▶ _SHORT PROBLEM_: Take the line that contains "add(relief((relief_root.X, relief_root.Y), plug_heading" as the first line and the last line of the material below as the final one; reproduce exactly the lines between, inclusive.

▶ _SOURCE DATA_:

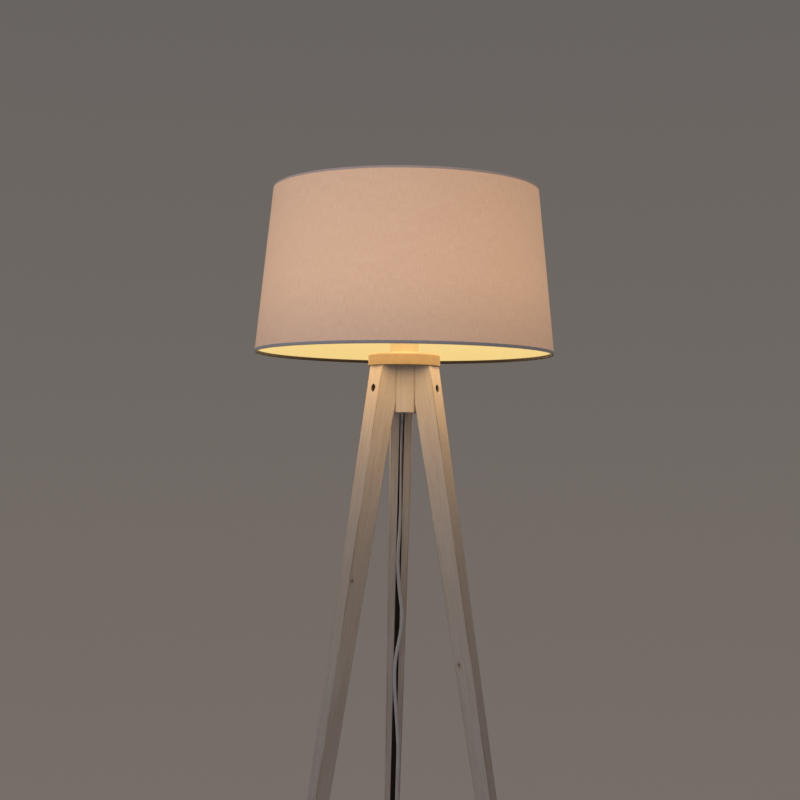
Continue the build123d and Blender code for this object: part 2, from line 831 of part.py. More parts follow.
with BuildPart() as switch_base:
    with BuildSketch(switch_plane):
        Circle(cover_radius)
    extrude(amount=base_top)
    fillet(switch_base.faces().sort_by(Axis.Z)[0].edges(), radius=switch_lower_edge)
    with BuildSketch(switch_plane):
        with Locations(*screw_spots):
            Circle(switch_screw_head / 2 + 2 * slip_gap)
    extrude(amount=switch_screw_recess, mode=Mode.SUBTRACT)
    with BuildSketch(switch_plane):
        with Locations(*screw_spots):
            Circle(switch_screw_diameter / 2 + slip_gap)
    extrude(amount=base_top, mode=Mode.SUBTRACT)
finish(switch_base, "switch_base")

inner_top = cover_top - switch_wall
with BuildPart() as switch_cover:
    with BuildSketch(switch_plane.offset(base_top)):
        Circle(cover_radius)
    with BuildSketch(switch_plane.offset(cover_top)):
        Circle(cover_top_radius)
    loft()
    fillet(switch_cover.faces().sort_by(Axis.Z)[-1].edges(), radius=switch_upper_edge)
    with BuildSketch(switch_plane.offset(base_top)):
        Circle(cover_radius - switch_wall)
    with BuildSketch(switch_plane.offset(inner_top)):
        Circle(cover_top_radius + cover_slope * switch_wall - switch_wall)
    loft(mode=Mode.SUBTRACT)
    with BuildSketch(switch_plane.offset(base_top)):
        with Locations(*screw_spots):
            Circle(switch_boss_diameter / 2)
    extrude(amount=switch_boss_height)
    with BuildSketch(switch_plane.offset(base_top)):
        with Locations(*screw_spots):
            Circle(switch_screw_diameter / 2 + running_gap)
    extrude(amount=switch_boss_height - switch_boss_roof, mode=Mode.SUBTRACT)
    with BuildSketch(switch_plane.offset(inner_top)):
        Circle(button_diameter / 2 + loose_gap)
    extrude(amount=2 * switch_wall, mode=Mode.SUBTRACT)
    side_hole = Plane(
        origin=floor_point(switch_centre, switch_heading, 0, switch_cord_level),
        z_dir=switch_plane.x_dir,
    )
    with BuildSketch(side_hole):
        Circle(relief_root_diameter / 2 + slip_gap)
    extrude(amount=switch_diameter, both=True, mode=Mode.SUBTRACT)
finish(switch_cover, "switch_cover")

with BuildPart() as switch_screws:
    with BuildSketch(switch_plane.offset(switch_screw_inset)):
        with Locations(*screw_spots):
            Circle(switch_screw_head / 2)
    extrude(amount=switch_screw_recess - switch_screw_inset - slip_gap)
    with BuildSketch(switch_plane.offset(switch_screw_inset)):
        with Locations(*screw_spots):
            Rectangle(switch_screw_cross, screw_slot_width)
            Rectangle(screw_slot_width, switch_screw_cross)
    extrude(amount=screw_slot_depth, mode=Mode.SUBTRACT)
    with BuildSketch(switch_plane.offset(switch_screw_inset + screw_slot_depth)):
        with Locations(*screw_spots):
            Circle(switch_screw_diameter / 2)
    extrude(amount=switch_screw_length - screw_slot_depth)
finish(switch_screws, "switch_screws")

with BuildPart() as switch_mechanism:
    with BuildSketch(switch_plane.offset(base_top)):
        Rectangle(mechanism_length, mechanism_width)
    extrude(amount=mechanism_height)
    chamfer(switch_mechanism.faces().sort_by(Axis.Z)[-1].edges(), length=mechanism_edge)
finish(switch_mechanism, "switch_mechanism")

button_top = cover_top + button_rise
button_bottom = inner_top - button_flange
spring_seat = base_top + mechanism_height
with BuildPart() as switch_button:
    with BuildSketch(switch_plane.offset(button_bottom)):
        Circle(button_diameter / 2)
    extrude(amount=button_top - button_bottom)
    fillet(switch_button.faces().sort_by(Axis.Z)[-1].edges(), radius=button_edge_radius)
    with BuildSketch(switch_plane.offset(button_bottom)):
        Circle(button_diameter / 2 + button_flange)
    extrude(amount=inner_top - button_bottom - loose_gap)
    with BuildSketch(switch_plane.offset(button_bottom)):
        Circle(spring_recess_radius)
    extrude(amount=spring_recess, mode=Mode.SUBTRACT)
    with BuildSketch(switch_plane.offset(button_top - button_ring_depth)):
        for ring_radius in button_ring_radii:
            Circle(ring_radius + button_ring_width / 2)
            Circle(ring_radius - button_ring_width / 2, mode=Mode.SUBTRACT)
    extrude(amount=button_rise, mode=Mode.SUBTRACT)
finish(switch_button, "switch_button")

spring_height = button_bottom + spring_recess - spring_seat - spring_wire - 2 * slip_gap
spring_plane = switch_plane.offset(spring_seat + spring_wire / 2 + slip_gap)
with BuildPart() as switch_spring:
    with BuildLine(spring_plane):
        coil_line = Helix(pitch=spring_height / spring_turns, height=spring_height, radius=spring_radius)
    with BuildSketch(Plane(origin=coil_line @ 0, z_dir=coil_line % 0)):
        Circle(spring_wire / 2)
    sweep(path=coil_line, is_frenet=True)
finish(switch_spring, "switch_spring")


def relief(centre, heading, root_distance, level, inset):
    """Tapered strain relief with rings round it, from inside a housing's wall out to the cord."""
    along = Vector(cos(radians(heading)), sin(radians(heading)), 0)
    root = Vector(centre[0], centre[1], level) + along * root_distance
    with BuildPart(mode=Mode.PRIVATE) as sleeve:
        with BuildSketch(Plane(origin=root, z_dir=along)):
            Circle(relief_root_diameter / 2)
        with BuildSketch(Plane(origin=root + along * relief_length, z_dir=along)):
            Circle(relief_tip_diameter / 2)
        loft()
        for ring in range(relief_rings):
            spot = root + along * (relief_ring_start + relief_ring_pitch * ring)
            with BuildSketch(Plane(origin=spot, z_dir=along)):
                Circle(relief_root_diameter)
                Circle(cord_radius + 2 * slip_gap, mode=Mode.SUBTRACT)
            extrude(amount=relief_ring_width, mode=Mode.SUBTRACT)
        if inset > 0:
            with BuildSketch(Plane(origin=root - along * inset, z_dir=along)):
                Circle(relief_root_diameter / 2)
            extrude(amount=inset)
    return sleeve.part


switch_headings = (switch_heading, switch_heading + 180.0)
relief_inset = 6.0
with BuildPart() as switch_reliefs:
    for heading in switch_headings:
        add(relief(switch_centre, heading, cover_radius, switch_cord_level, relief_inset))
finish(switch_reliefs, "switch_reliefs")

with BuildPart() as switch_wires:
    wire_level = base_top + mechanism_height / 2
    for heading in switch_headings:
        along = Vector(cos(radians(heading)), sin(radians(heading)), 0)
        across = along.cross(Vector(0, 0, 1))
        middle = Vector(switch_centre[0], switch_centre[1], wire_level) + along * mechanism_length / 2
        wire_run = cover_radius - relief_inset - mechanism_length / 2
        for side in (-switch_wire_spacing / 2, switch_wire_spacing / 2):
            with BuildSketch(Plane(origin=middle + across * side, z_dir=along)):
                Circle(core_wire_diameter / 2)
            extrude(amount=wire_run)
finish(switch_wires, "switch_wires")

# ---------------------------------------------------------------- free cord, from the switch to the plug
lead_route = [
    floor_point(switch_centre, switch_heading, relief_tip, switch_cord_level),
    floor_point(switch_centre, switch_heading, relief_tip + switch_straight, switch_cord_level),
    (132.0, -116.0, 4.6),
    (132.0, -140.0, floor_level),
    (118.0, -160.0, floor_level + 0.1),
    (93.0, -170.0, floor_level),
    (63.0, -169.0, floor_level + 0.1),
    (33.0, -160.0, floor_level),
    (8.0, -146.0, floor_level + 0.1),
    (-14.0, -130.0, floor_level),
    (-37.0, -111.0, floor_level + 0.1),
    (-59.0, -92.0, floor_level),
]
plug_level = plug_thickness / 2
plug_straight = 16.0
tail_route = [
    (-86.8, -31.0, 12.6),
    (-89.0, -8.0, 7.0),
    (-88.6, 14.0, floor_level),
    (-85.6, 34.0, 3.2),
    floor_point(plug_entry, plug_heading, -plug_straight, plug_level),
    floor_point(plug_entry, plug_heading, 0, plug_level),
]
for lead_name, lead_points in {"plug_lead": lead_route, "plug_tail": tail_route}.items():
    lead_line, lead_radii = route(lead_points)
    with BuildPart() as lead:
        add(lead_line)
        with BuildSketch(start_plane(lead_points)):
            Circle(cord_radius)
        sweep(path=lead_line)
    finish(lead, lead_name)
    report_route(lead_name, lead, lead_line, lead_radii, cord_width)

coil_base = tie_thickness + slip_gap
coil_middle_radius = (coil_inner_radius + coil_outer_radius) / 2
coil_thickness = coil_outer_radius - coil_inner_radius
coil_plane = Plane(origin=(coil_centre[0], coil_centre[1], 0), x_dir=(1, 0, 0), z_dir=(0, -1, 0))
with BuildPart() as cord_coil:
    with BuildSketch(coil_plane):
        with Locations((coil_middle_radius, coil_base + coil_height / 2)):
            RectangleRounded(coil_thickness, coil_height, cord_radius)
    revolve(axis=Axis((coil_centre[0], coil_centre[1], 0), (0, 0, 1)))
finish(cord_coil, "cord_coil")

tie_inner = coil_inner_radius - shank_gap
tie_outer = coil_outer_radius + slip_gap
tie_angle = 20.0
tie_plane = Plane(
    origin=(coil_centre[0], coil_centre[1], 0),
    x_dir=(cos(radians(tie_angle)), sin(radians(tie_angle)), 0),
    z_dir=(sin(radians(tie_angle)), -cos(radians(tie_angle)), 0),
)
tie_middle = ((tie_inner + tie_outer) / 2, (coil_height + 2 * tie_thickness + 2 * slip_gap) / 2)
with BuildPart() as cord_tie:
    with BuildSketch(tie_plane):
        with Locations(tie_middle):
            Rectangle(tie_outer - tie_inner + 2 * tie_thickness, coil_height + 2 * (tie_thickness + slip_gap))
            Rectangle(tie_outer - tie_inner, coil_height + 2 * slip_gap, mode=Mode.SUBTRACT)
    extrude(amount=tie_width / 2, both=True)
finish(cord_tie, "cord_tie")

# ---------------------------------------------------------------- plug
plug_back = relief_length
plug_plane = Plane(
    origin=(plug_entry[0], plug_entry[1], 0),
    x_dir=(cos(radians(plug_heading)), sin(radians(plug_heading)), 0),
    z_dir=(0, 0, 1),
)
plug_front = plug_back + plug_length
with BuildPart() as plug_body:
    with BuildSketch(plug_plane) as plug_outline:
        with BuildLine():
            Polyline(
                (plug_back, -plug_back_width / 2),
                (plug_back + plug_shoulder, -plug_width / 2),
                (plug_front - plug_nose, -plug_width / 2),
                (plug_front, -plug_nose_width / 2),
                (plug_front, plug_nose_width / 2),
                (plug_front - plug_nose, plug_width / 2),
                (plug_back + plug_shoulder, plug_width / 2),
                (plug_back, plug_back_width / 2),
                close=True,
            )
        make_face()
        fillet(plug_outline.vertices(), radius=plug_corner_radius)
    extrude(amount=plug_thickness)
    fillet(plug_body.faces().filter_by(Axis.Z).edges(), radius=plug_edge_radius)
    plug_along = plug_plane.x_dir
    for side in (-1, 1):
        hole_depth = plug_pin_seat + screw_hole_spare
        hole_end = Vector(plug_front - hole_depth, side * plug_pin_spacing / 2, plug_level)
        with BuildSketch(Plane(origin=plug_plane.from_local_coords(hole_end), z_dir=plug_along)):
            Circle(plug_pin_diameter / 2 + running_gap)
        extrude(amount=plug_length, mode=Mode.SUBTRACT)
finish(plug_body, "plug_body")

with BuildPart() as plug_pins:
    for side in (-1, 1):
        spot = Vector(plug_front - plug_pin_seat, side * plug_pin_spacing / 2, plug_level)
        with BuildSketch(Plane(origin=plug_plane.from_local_coords(spot), z_dir=plug_along)):
            Circle(plug_pin_core / 2)
        extrude(amount=plug_pin_seat + plug_pin_length)
        spot = Vector(plug_front + plug_pin_length / 2, side * plug_pin_spacing / 2, plug_level)
        with BuildSketch(Plane(origin=plug_plane.from_local_coords(spot), z_dir=plug_along)):
            Circle(plug_pin_diameter / 2)
        extrude(amount=plug_pin_length / 2)
    tip_edges = plug_pins.edges().sort_by(lambda edge: edge.center().dot(plug_along))[-2:]
    fillet(tip_edges, radius=plug_pin_tip_radius)
finish(plug_pins, "plug_pins")

with BuildPart() as pin_sleeves:
    for side in (-1, 1):
        spot = Vector(plug_front - plug_pin_seat, side * plug_pin_spacing / 2, plug_level)
        with BuildSketch(Plane(origin=plug_plane.from_local_coords(spot), z_dir=plug_along)):
            Circle(plug_pin_diameter / 2)
            Circle(plug_pin_core / 2 + running_gap, mode=Mode.SUBTRACT)
        extrude(amount=plug_pin_seat + plug_pin_length / 2 - slip_gap)
finish(pin_sleeves, "pin_sleeves")

with BuildPart() as plug_relief:
    relief_root = plug_plane.from_local_coords(Vector(plug_back, 0, 0))
    add(relief((relief_root.X, relief_root.Y), plug_heading + 180.0, 0.0, plug_level, 0.0))
finish(plug_relief, "plug_relief")
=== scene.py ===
"""Looks of the tripod floor lamp: glowing linen drum shade, whitewashed legs, twin cord, switch and plug."""

from math import cos, exp, pi, radians, sin, sqrt

import bpy
from mathutils import Matrix, Vector, noise


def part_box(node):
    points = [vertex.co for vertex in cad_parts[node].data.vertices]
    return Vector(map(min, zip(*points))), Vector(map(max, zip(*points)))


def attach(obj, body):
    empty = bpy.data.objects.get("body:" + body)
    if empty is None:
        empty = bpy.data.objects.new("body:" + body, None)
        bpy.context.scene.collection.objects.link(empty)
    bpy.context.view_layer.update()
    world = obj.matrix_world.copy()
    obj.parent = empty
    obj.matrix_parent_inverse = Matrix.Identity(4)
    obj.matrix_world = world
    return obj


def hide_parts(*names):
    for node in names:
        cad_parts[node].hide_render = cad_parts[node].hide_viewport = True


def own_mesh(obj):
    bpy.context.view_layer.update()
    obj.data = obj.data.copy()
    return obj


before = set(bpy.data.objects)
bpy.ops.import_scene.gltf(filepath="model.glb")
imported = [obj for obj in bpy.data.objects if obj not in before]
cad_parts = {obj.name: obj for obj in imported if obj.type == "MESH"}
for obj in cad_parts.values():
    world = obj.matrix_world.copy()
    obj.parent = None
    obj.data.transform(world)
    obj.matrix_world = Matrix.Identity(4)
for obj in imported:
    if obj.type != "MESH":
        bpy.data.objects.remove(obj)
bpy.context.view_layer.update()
scene = bpy.context.scene

# ---------------------------------------------------------------- sizes, in metres
MM = 0.001
UP = Vector((0.0, 0.0, 1.0))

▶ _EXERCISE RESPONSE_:
    add(relief((relief_root.X, relief_root.Y), plug_heading + 180.0, 0.0, plug_level, 0.0))
finish(plug_relief, "plug_relief")
=== scene.py ===
"""Looks of the tripod floor lamp: glowing linen drum shade, whitewashed legs, twin cord, switch and plug."""

from math import cos, exp, pi, radians, sin, sqrt

import bpy
from mathutils import Matrix, Vector, noise


def part_box(node):
    points = [vertex.co for vertex in cad_parts[node].data.vertices]
    return Vector(map(min, zip(*points))), Vector(map(max, zip(*points)))


def attach(obj, body):
    empty = bpy.data.objects.get("body:" + body)
    if empty is None:
        empty = bpy.data.objects.new("body:" + body, None)
        bpy.context.scene.collection.objects.link(empty)
    bpy.context.view_layer.update()
    world = obj.matrix_world.copy()
    obj.parent = empty
    obj.matrix_parent_inverse = Matrix.Identity(4)
    obj.matrix_world = world
    return obj


def hide_parts(*names):
    for node in names:
        cad_parts[node].hide_render = cad_parts[node].hide_viewport = True


def own_mesh(obj):
    bpy.context.view_layer.update()
    obj.data = obj.data.copy()
    return obj


before = set(bpy.data.objects)
bpy.ops.import_scene.gltf(filepath="model.glb")
imported = [obj for obj in bpy.data.objects if obj not in before]
cad_parts = {obj.name: obj for obj in imported if obj.type == "MESH"}
for obj in cad_parts.values():
    world = obj.matrix_world.copy()
    obj.parent = None
    obj.data.transform(world)
    obj.matrix_world = Matrix.Identity(4)
for obj in imported:
    if obj.type != "MESH":
        bpy.data.objects.remove(obj)
bpy.context.view_layer.update()
scene = bpy.context.scene

# ---------------------------------------------------------------- sizes, in metres
MM = 0.001
UP = Vector((0.0, 0.0, 1.0))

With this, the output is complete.